The “predict-test-validate” (a.k.a. ”model-test-model”) paradigm is held forth as the most efficient combination of these development tools. In this paradigm the initial modelling and simulation guides the planning and conduct of flight testing, with incremental test results then used to enhance the accuracy and/or fidelity of the simulation before the process is repeated. The cycle would be repeated many times during the course of the test program, especially in an effort to avoid the "fly-fix-fly" paradigm that commonly proves inefficient and trying to avoid future operational shortfalls.
Although much of the technical leadership in the NATO aerospace industry and Italian Defence Department insist that M&S is not intended to replace flight testing, there remains concern among flight test practitioners that the result will be an overreliance on simulation. This has a potential for neglecting invaluable empirical test data verifying system performance. In addition, detrimental and potentially hazardous system characteristics may not be uncovered, and overall assessment of vehicle worthiness vis-a-vis its mission will suffer. Appreciation for a sound balancing of flight testing with simulation must be promulgated. In addition, a methodology appears to be needed to help insure this sound balance.
The term M&S is taken to include:
- Digital models and computer simulations using those models;
- Mathematical analytical tools such as Computational Fluid Dynamics;
- Simulated flight testing such as in wind tunnels and engine altitude test chambers;
- Hardware-in-the-loop simulations;
- Pilot-in-the-loop simulations, with and without hardware-in-the-loop;
- In-flight simulation;
- Other large-scale ground tests.
Each of these initially employ simplified system representations that become more complex as the systems engineering process defines the system during the course of development and as test data becomes available to improve model and simulation fidelity and accuracy. Present initiatives are expanding the application of verification and validation of M&S resources to ensure that they function as intended and suitably represent real-world behaviour. Flight testing itself can be considered a simulation if the test article is an experimental system or early prototype, if some internal or external system functions are contrived, and if test conditions do not truly match actual in-service scenarios (such as simulated combat). OT&E flight test relies heavily on constructive simulation and PITL tactical simulations. All this has become more popular as simulation capabilities have increased and flight test budgets and schedules have decreased.
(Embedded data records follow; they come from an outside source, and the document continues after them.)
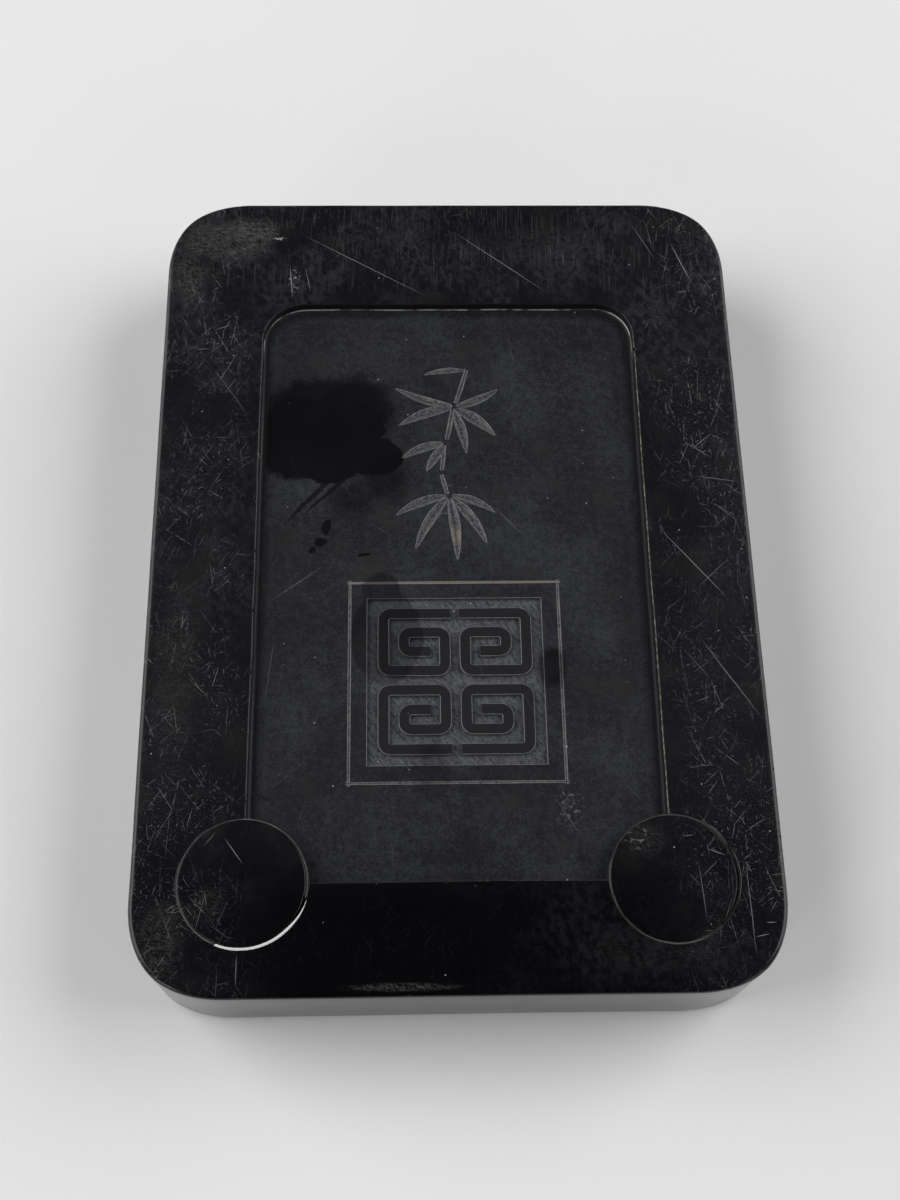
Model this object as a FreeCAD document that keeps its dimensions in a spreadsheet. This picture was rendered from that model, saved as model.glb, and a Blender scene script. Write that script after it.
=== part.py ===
"""Inkstone lying on its grinding face: a carved slate slab with two round stone discs let into its back.

Frame: millimetres, +Z up out of the carved back, +Y towards the ink-well end, origin at the middle of
the face that the stone lies on.
"""
import FreeCAD, Part
import math
import os
import re

import Sketcher
from FreeCAD import Placement, Rotation, Vector

X_AXIS = Vector(1, 0, 0)
Z_AXIS = Vector(0, 0, 1)
TINY = 0.01  # tolerance for finding an edge by its height

# Driving dimensions, in millimetres and degrees.
SIZES = {
    # slab
    "stone_width": 105.0,
    "stone_length": 150.0,
    "stone_height": 20.0,
    "corner_radius": 13.5,
    "back_arris": 0.9,
    "face_arris": 1.4,
    # sunk panel in the back
    "panel_half_width": 34.3,
    "panel_far": 52.0,
    "panel_near": 57.0,
    "panel_corner": 7.0,
    "panel_depth": 2.3,
    # round discs let into the back at the panel's near corners
    "disc_out": 34.5,
    "disc_near": 56.9,
    "disc_radius": 10.2,
    "disc_height": 4.4,
    "disc_edge": 0.15,
    "disc_shift": 0.13,
    "socket_radius": 10.6,
    "bed_height": 0.6,
    "seam_sink": 0.15,
    "filler_depth": 1.3,
    "filler_start": 245.0,
    "filler_sweep": 100.0,
    "gap_depth": 1.0,
    "gap_start": 312.0,
    "gap_sweep": 78.0,
    # square seal field on the panel
    "seal_x": 0.15,
    "seal_y": -22.0,
    "border_half": 18.05,
    "border_groove": 0.48,
    "border_run_past": 0.35,
    "ground_half": 15.05,
    "ground_depth": 0.7,
    "fret_bar": 1.9,
    "fret_gap": 1.6,
    # hollow in the grinding face
    "hollow_half_width": 44.0,
    "hollow_half_length": 65.5,
    "hollow_corner": 9.0,
    "slope_near_depth": 1.8,
    "slope_far_depth": 3.0,
    "slope_end": 20.0,
    "well_start": 44.0,
    "well_depth": 9.0,
    "brow_radius": 30.0,
    "well_radius": 5.0,
    # how far a cutter stands out of the surface that it cuts
    "overcut": 0.2,
}

# Leaves of the engraved bamboo spray: root x, root y, tip x, tip y, greatest width.
LEAVES = (
    (0.6, 31.4, -9.9, 35.2, 1.5),
    (0.4, 31.0, -9.2, 27.4, 1.9),
    (1.2, 31.3, 8.9, 34.8, 1.6),
    (1.0, 30.8, 8.2, 25.2, 2.0),
    (0.8, 30.4, 2.9, 21.6, 1.7),
    (-1.2, 23.6, -8.8, 20.6, 1.7),
    (-1.0, 23.2, -4.3, 17.9, 1.6),
    (2.9, 38.9, -4.6, 38.0, 1.1),
    (-0.8, 12.9, -9.8, 9.2, 1.7),
    (-0.7, 12.6, -6.4, 2.6, 1.8),
    (-0.3, 12.4, 0.9, 0.4, 1.8),
    (0.0, 12.7, 6.1, 3.6, 1.7),
    (0.2, 13.1, 7.8, 9.6, 1.4),
)
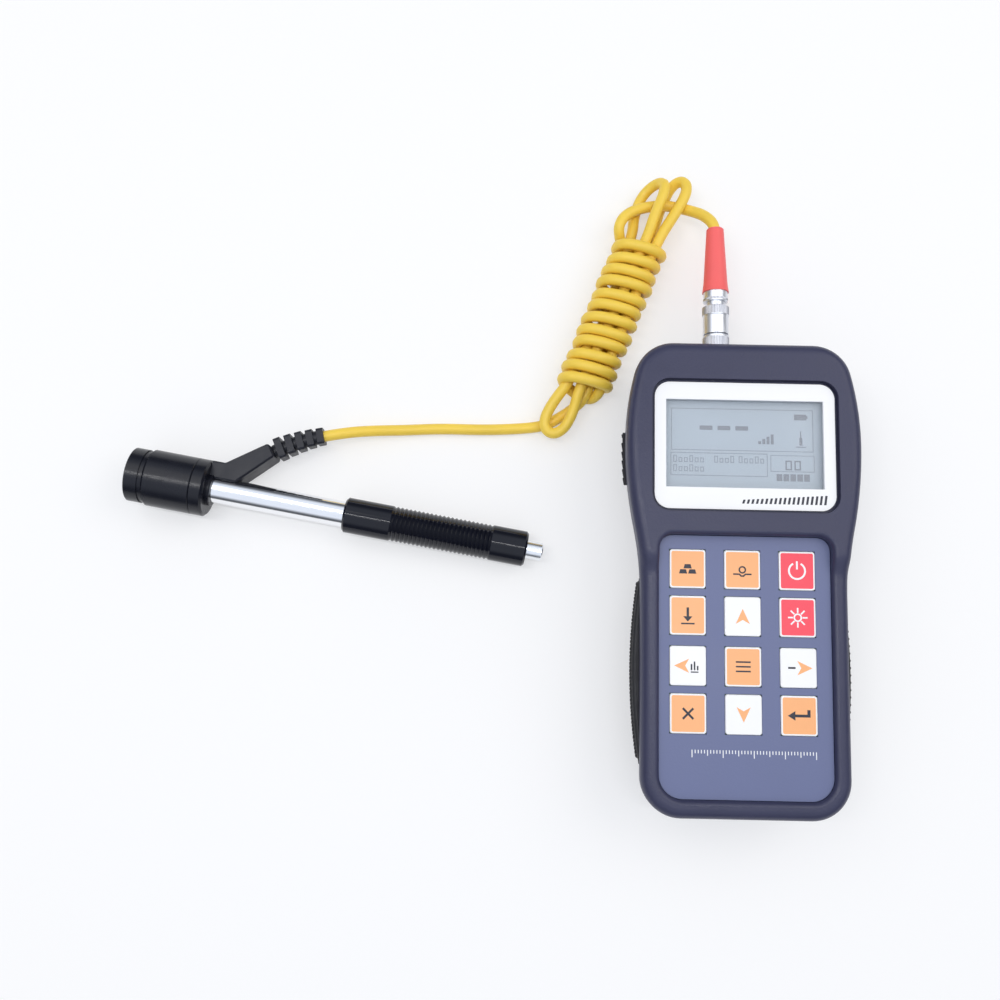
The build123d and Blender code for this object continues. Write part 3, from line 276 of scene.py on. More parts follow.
second_run = [
    in_waist(0.046, 0.0004, 0.0104), in_waist(0.030, 0.0004, 0.0104), in_waist(0.014, -0.0005, 0.0104),
]
foot_loop = [
    (-0.0536, 0.0663, 0.0096), (-0.0549, 0.0606, 0.0076), (-0.0566, 0.0560, 0.0066),
    (-0.0590, 0.0523, 0.0063), (-0.0624, 0.0506, 0.0062), (-0.0654, 0.0524, 0.0062),
    (-0.0656, 0.0562, 0.0064), (-0.0638, 0.0602, 0.0070), (-0.0610, 0.0644, 0.0080),
    (-0.0578, 0.0684, 0.0092),
]
third_run = [
    in_waist(0.014, -0.0042, 0.0088), in_waist(0.030, 0.0000, 0.0078), in_waist(0.046, 0.0022, 0.0066),
]
large_loop = [
    (-0.0272, 0.1260, 0.0055), (-0.0253, 0.1312, 0.0041), (-0.0238, 0.1364, 0.0040),
    (-0.0221, 0.1406, 0.0045), (-0.0203, 0.1442, 0.0057), (-0.0180, 0.1461, 0.0077),
    (-0.0155, 0.1452, 0.0097), (-0.0148, 0.1416, 0.0109), (-0.0170, 0.1364, 0.0114),
    (-0.0209, 0.1298, 0.0115), (-0.0250, 0.1232, 0.0110),
]
fourth_run = [
    in_waist(0.046, 0.0046, 0.0100), in_waist(0.030, 0.0048, 0.0098), in_waist(0.014, 0.0050, 0.0096),
    in_waist(0.004, 0.0056, 0.0084), in_waist(-0.0010, 0.0062, 0.0058), in_waist(-0.0034, 0.0042, 0.0030),
    in_waist(-0.0036, 0.0000, 0.0021), in_waist(-0.0022, -0.0052, 0.0021),
]
wound = []
for step in range(turns * points_per_turn):
    turn = step / points_per_turn
    angle = 2 * pi * turn
    along = waist_length * turn / (turns - 1) + wrap_start + wrap_wander * sin(2.4 * turn)
    across = -wrap_half_width * flattened(cos(angle))
    lean = wrap_lean * across / wrap_half_width
    rise = wrap_half_height * flattened(sin(angle))
    swell = 1 + wrap_swell * sin(1.7 * turn)
    wound.append(in_waist(along + lean, across * swell, wrap_middle + rise))
to_plug = [
    (-0.0392, 0.1249, 0.0076), (-0.0397, 0.1276, 0.0094), (-0.0384, 0.1308, 0.0095),
    (-0.0357, 0.1334, 0.0089), (-0.0320, 0.1352, 0.0083), (-0.0275, 0.1364, 0.0079),
    (-0.0222, 0.1369, 0.0076), (-0.0178, 0.1362, 0.0076), (-0.0137, 0.1345, 0.0092),
    (-0.0095, 0.1316, 0.0126), (-0.0064, 0.1272, 0.0156), (-0.0059, 0.1234, 0.0160),
    (-0.0059, 0.1195, 0.0160),
]
route = to_hank + first_run + small_loop + second_run + foot_loop + third_run + large_loop + fourth_run
route += wound + to_plug
lead_curve = bpy.data.curves.new("lead", "CURVE")
lead_curve.dimensions = "3D"
lead_line = lead_curve.splines.new("NURBS")
lead_line.points.add(len(route) - 1)
for point, place in zip(lead_line.points, route):
    point.co = (*place, 1.0)
lead_line.order_u = 3
lead_line.use_endpoint_u = True
lead_line.resolution_u = 5
lead_curve.bevel_depth = lead_diameter / 2
lead_curve.bevel_resolution = 3
lead_curve.use_fill_caps = True
lead = bpy.data.objects.new("lead", lead_curve)
bpy.context.scene.collection.objects.link(lead)


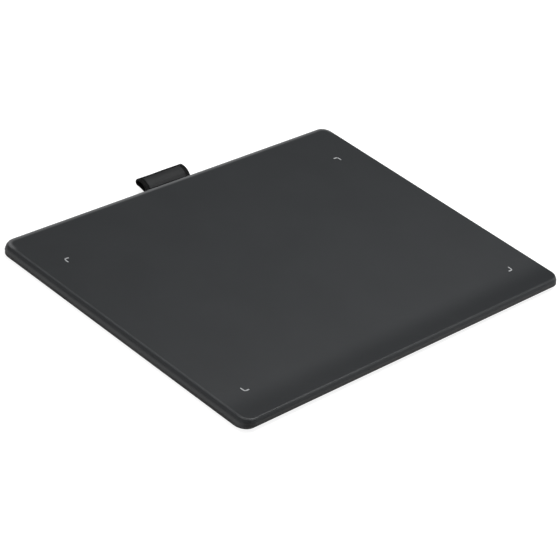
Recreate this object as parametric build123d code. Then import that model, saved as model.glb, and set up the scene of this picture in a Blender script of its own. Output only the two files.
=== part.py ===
# A slim pen tablet for a desk. A two-part moulded case holds a pen-sensing board behind its flat
# work face and a small electronics bay along the back edge, where a webbing loop takes the pen.
# Millimetres. X runs left to right, Y from the user to the back edge, Z up from the desk.
# The origin is on the desk, under the middle of the whole part, loop included.
import os
from math import cos, radians, sin

from build123d import *

os.makedirs("parts", exist_ok=True)

# Case: outline, levels and walls
case_width = 240.0
case_depth = 175.5
corner_radius = 6.9      # in plan, at the widest line
rim_in = 1.4             # the flat work face stands in from the widest line by this
rim_drop = 1.8           # height of the sloping rim
skirt_height = 2.1       # nearly upright band below the rim
skirt_flare = 0.4        # the skirt's foot stands out past its shoulder by this
tray_height = 2.0        # lower case below the seam
tray_front_in = 1.7      # the lower case is drawn in under the front edge
tray_side_in = 0.4       # and only a little at the other three
seam_step = 0.2          # the tray's top edge stands in from the skirt, as a shadow line
rim_round = 0.8
shoulder_round = 0.3
least_corner = 1.0       # inner outlines keep at least this corner radius
wall = 1.7
face_plate = 1.1
floor_plate = 1.1
lip_gap = 0.1            # between the skirt's inner face and the tray's upright lip
lip_thick = 0.7
lip_height = 0.9
cut_over = 1.0           # a cut through a wall goes this far past its outer face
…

However, the flight environment, with systems interacting and with a pilot (perhaps) in control, is not a simulation. Flight test remains the most dynamic and credible medium for collecting actual system performance data.
Test management holistic concept is much more, taking into account also the relevant phase of actual test preparation, test matrix identification (totality of test points to be performed), coordination, FTTs set-up, generation of new validation techniques and reporting, of course.
The purpose of this thesis work is to show how an accurate test management based on alternative geometry acquisition processes, test matrix generation algorithms, M&S, new FTTs and validation procedures can be used effectively and efficiently to support flight testing. In particular, in order to reduce the scope of the subject activity the focus is kept on a specific branch of the test field known as Store Integration and Safe Separation; the approach could be expanded to other branches of flight test, but customization would be required.
The question becomes how much flight testing can really be replaced by simulation before jeopardizing the safety of flight and increasing the cost of simulation prohibitively to make it worthwhile. Simulation is not a panacea for all test problems, but a valuable tool that must be used cautiously and wisely in the course of a test program, the key word is “balance” and its maidservants are “optimization, synchronization and coordination”.